Before she was a veteran brokerage manager recognized as one of the very best in the business, Ms. Comnas specialized in Admiralty Law.
“I am Greek. Shipping is in my blood,” she explains. “My father was a top oil and shipping executive for his entire career and I think I just naturally gravitated towards Admiralty Law when I was starting my own legal career.”
The international aspect of the practice most attracted her interest, she says. So while still at New York Law School, the Vassar College graduate worked at a boutique Admiralty Law firm and then continued with them after becoming an attorney.
A summer in Noyac in 1983 convinced her that it was time to change her view from “a view out of my window other than a brick wall, which was the view in my NYC apartment at the time” to “the beauty of the water and nature on the East End.” Within a year, she had moved full-time to the Hamptons.
Ms. Comnas hung up her shingle here and ended up practicing law, gathering quite a bit of knowledge about local real estate in the process. Her decade-and-a-half of legal experience serves her well now, especially as it relates to anticipating obstacles to a closing and finding resolution, as well as garnering the earned trust of colleagues in her former profession.

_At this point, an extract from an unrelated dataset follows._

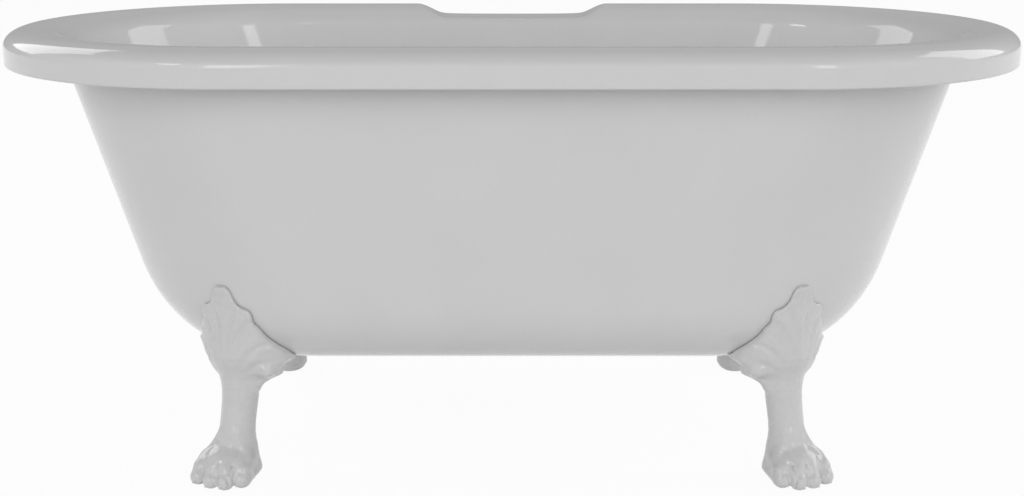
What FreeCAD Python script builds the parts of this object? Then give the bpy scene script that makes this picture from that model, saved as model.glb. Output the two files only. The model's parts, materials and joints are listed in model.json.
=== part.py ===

“I have to say that … it took me a little while to take off my attorney hat in some situations and put on my deal-making hat a as a brokerage manager,” she says. “Attorneys are by nature more risk-adverse, and taking greater risks to try to make a deal materialize takes a little getting used to. After taking a few such risks where the sky does not fall down, it gets easier.”
After living and working on the East End for more than 30 years, she says she’s glad she made the switch.
“It is a lot more fun to be a real estate brokerage manager. No two days are the same and no matter how many years I have been in the business, there is always some new twist in situations that come up that astonishes,” she says. “I consider myself very lucky to have been able to live, work and raise my children in this most beautiful part of Long Island. And, what could be nicer than having a job that allows you to enter stunning and state-of-the-art Hamptons homes?”